GIVEN EXERCISE
Your task is to quote the material that follows, in full and exactly.

************

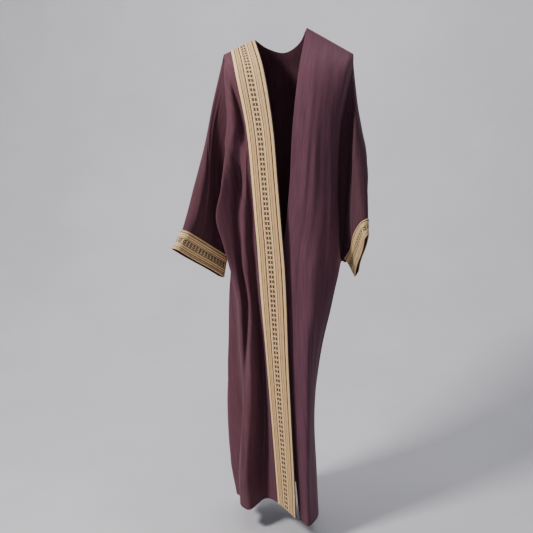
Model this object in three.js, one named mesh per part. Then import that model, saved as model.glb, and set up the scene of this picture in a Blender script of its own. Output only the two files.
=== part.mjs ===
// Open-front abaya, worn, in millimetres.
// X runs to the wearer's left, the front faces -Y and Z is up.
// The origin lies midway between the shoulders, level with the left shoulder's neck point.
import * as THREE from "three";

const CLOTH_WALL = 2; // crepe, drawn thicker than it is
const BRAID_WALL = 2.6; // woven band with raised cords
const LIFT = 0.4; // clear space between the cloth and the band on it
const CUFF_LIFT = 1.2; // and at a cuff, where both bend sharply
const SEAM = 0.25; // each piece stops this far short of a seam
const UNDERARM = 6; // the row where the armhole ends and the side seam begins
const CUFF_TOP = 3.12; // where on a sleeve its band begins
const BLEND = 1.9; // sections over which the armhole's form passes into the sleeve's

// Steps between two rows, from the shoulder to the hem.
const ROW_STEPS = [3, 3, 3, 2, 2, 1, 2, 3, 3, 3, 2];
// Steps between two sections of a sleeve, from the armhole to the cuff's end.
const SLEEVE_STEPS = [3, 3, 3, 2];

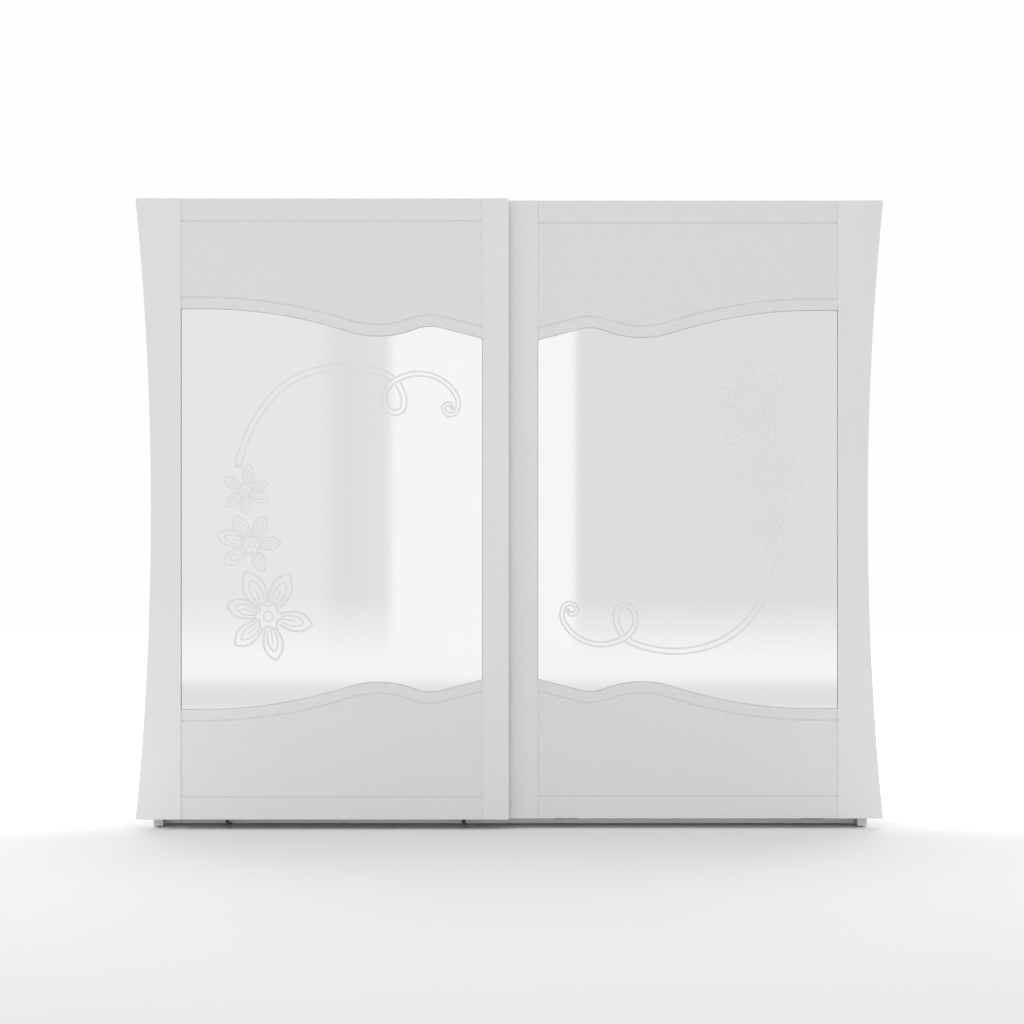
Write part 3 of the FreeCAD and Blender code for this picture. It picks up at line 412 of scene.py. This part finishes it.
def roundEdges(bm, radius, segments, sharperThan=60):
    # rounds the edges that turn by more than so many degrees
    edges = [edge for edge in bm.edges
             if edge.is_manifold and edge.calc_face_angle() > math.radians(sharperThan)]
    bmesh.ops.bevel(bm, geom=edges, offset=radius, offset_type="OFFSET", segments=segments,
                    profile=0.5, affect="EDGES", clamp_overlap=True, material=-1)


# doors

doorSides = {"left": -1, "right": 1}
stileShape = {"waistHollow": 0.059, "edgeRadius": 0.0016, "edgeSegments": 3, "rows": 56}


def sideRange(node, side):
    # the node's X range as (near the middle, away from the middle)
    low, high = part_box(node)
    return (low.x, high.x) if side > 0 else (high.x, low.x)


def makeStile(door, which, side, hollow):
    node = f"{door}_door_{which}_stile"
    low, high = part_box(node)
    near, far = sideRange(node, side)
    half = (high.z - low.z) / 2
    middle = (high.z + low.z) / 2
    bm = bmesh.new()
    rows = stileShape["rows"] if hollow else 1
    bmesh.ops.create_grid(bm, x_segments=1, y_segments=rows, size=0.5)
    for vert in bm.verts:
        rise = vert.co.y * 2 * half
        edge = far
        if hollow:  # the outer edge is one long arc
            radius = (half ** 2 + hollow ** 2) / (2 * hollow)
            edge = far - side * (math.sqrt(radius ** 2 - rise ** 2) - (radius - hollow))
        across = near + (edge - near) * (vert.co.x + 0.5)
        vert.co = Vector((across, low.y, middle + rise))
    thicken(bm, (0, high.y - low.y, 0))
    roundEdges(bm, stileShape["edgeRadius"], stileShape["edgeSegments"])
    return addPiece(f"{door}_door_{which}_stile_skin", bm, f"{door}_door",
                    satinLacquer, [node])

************

TASK OUTPUT
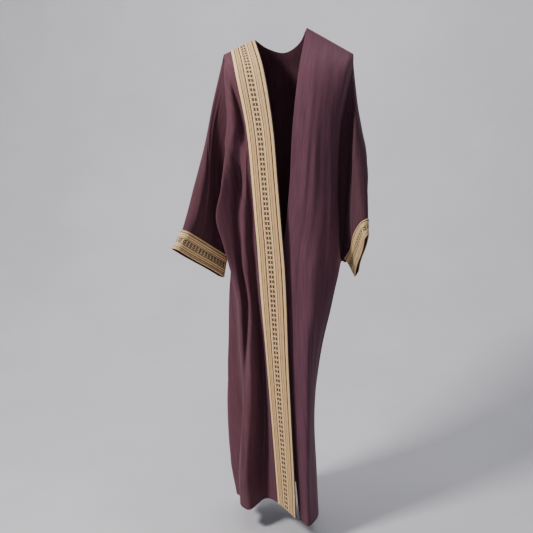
Model this object in three.js, one named mesh per part. Then import that model, saved as model.glb, and set up the scene of this picture in a Blender script of its own. Output only the two files.
=== part.mjs ===
// Open-front abaya, worn, in millimetres.
// X runs to the wearer's left, the front faces -Y and Z is up.
// The origin lies midway between the shoulders, level with the left shoulder's neck point.
import * as THREE from "three";

const CLOTH_WALL = 2; // crepe, drawn thicker than it is
const BRAID_WALL = 2.6; // woven band with raised cords
const LIFT = 0.4; // clear space between the cloth and the band on it
const CUFF_LIFT = 1.2; // and at a cuff, where both bend sharply
const SEAM = 0.25; // each piece stops this far short of a seam
const UNDERARM = 6; // the row where the armhole ends and the side seam begins
const CUFF_TOP = 3.12; // where on a sleeve its band begins
const BLEND = 1.9; // sections over which the armhole's form passes into the sleeve's

// Steps between two rows, from the shoulder to the hem.
const ROW_STEPS = [3, 3, 3, 2, 2, 1, 2, 3, 3, 3, 2];
// Steps between two sections of a sleeve, from the armhole to the cuff's end.
const SLEEVE_STEPS = [3, 3, 3, 2];

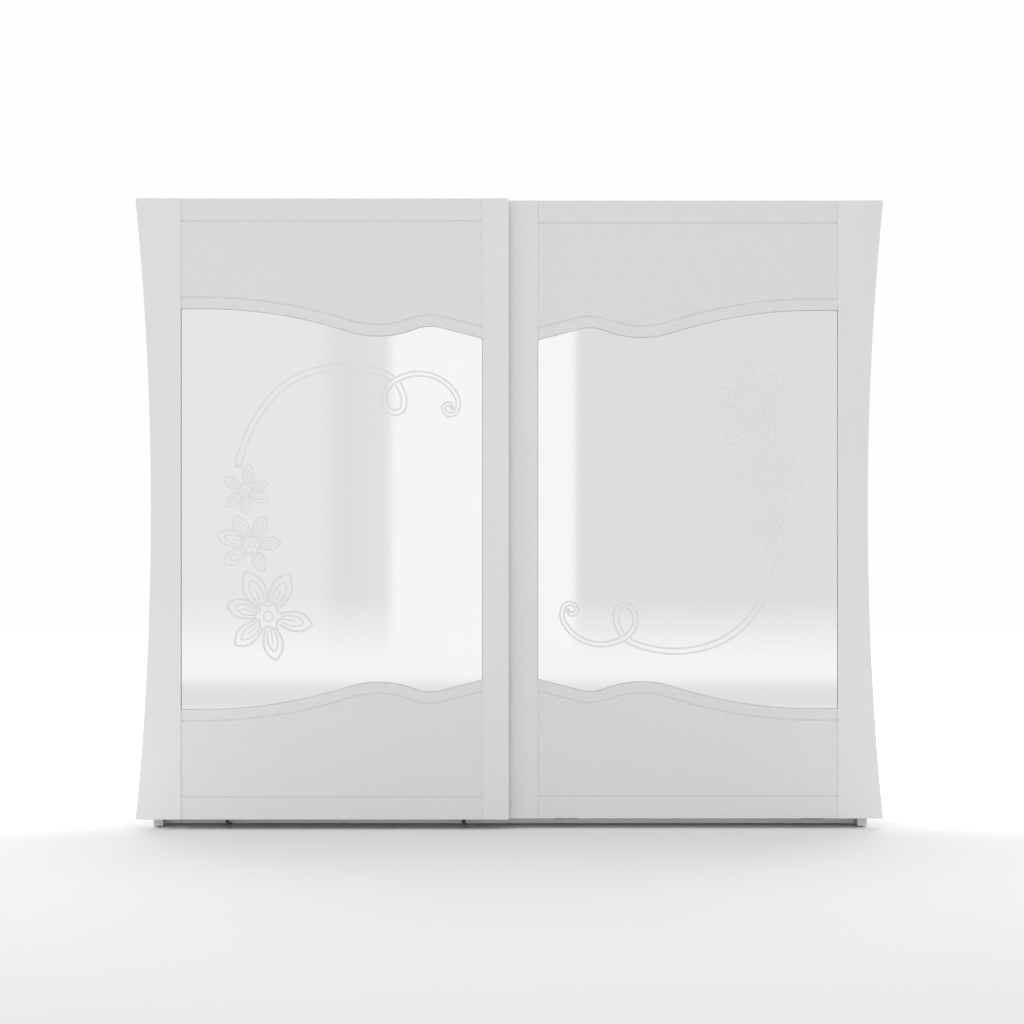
Write part 3 of the FreeCAD and Blender code for this picture. It picks up at line 412 of scene.py. This part finishes it.
def roundEdges(bm, radius, segments, sharperThan=60):
    # rounds the edges that turn by more than so many degrees
    edges = [edge for edge in bm.edges
             if edge.is_manifold and edge.calc_face_angle() > math.radians(sharperThan)]
    bmesh.ops.bevel(bm, geom=edges, offset=radius, offset_type="OFFSET", segments=segments,
                    profile=0.5, affect="EDGES", clamp_overlap=True, material=-1)


# doors

doorSides = {"left": -1, "right": 1}
stileShape = {"waistHollow": 0.059, "edgeRadius": 0.0016, "edgeSegments": 3, "rows": 56}


def sideRange(node, side):
    # the node's X range as (near the middle, away from the middle)
    low, high = part_box(node)
    return (low.x, high.x) if side > 0 else (high.x, low.x)


def makeStile(door, which, side, hollow):
    node = f"{door}_door_{which}_stile"
    low, high = part_box(node)
    near, far = sideRange(node, side)
    half = (high.z - low.z) / 2
    middle = (high.z + low.z) / 2
    bm = bmesh.new()
    rows = stileShape["rows"] if hollow else 1
    bmesh.ops.create_grid(bm, x_segments=1, y_segments=rows, size=0.5)
    for vert in bm.verts:
        rise = vert.co.y * 2 * half
        edge = far
        if hollow:  # the outer edge is one long arc
            radius = (half ** 2 + hollow ** 2) / (2 * hollow)
            edge = far - side * (math.sqrt(radius ** 2 - rise ** 2) - (radius - hollow))
        across = near + (edge - near) * (vert.co.x + 0.5)
        vert.co = Vector((across, low.y, middle + rise))
    thicken(bm, (0, high.y - low.y, 0))
    roundEdges(bm, stileShape["edgeRadius"], stileShape["edgeSegments"])
    return addPiece(f"{door}_door_{which}_stile_skin", bm, f"{door}_door",
                    satinLacquer, [node])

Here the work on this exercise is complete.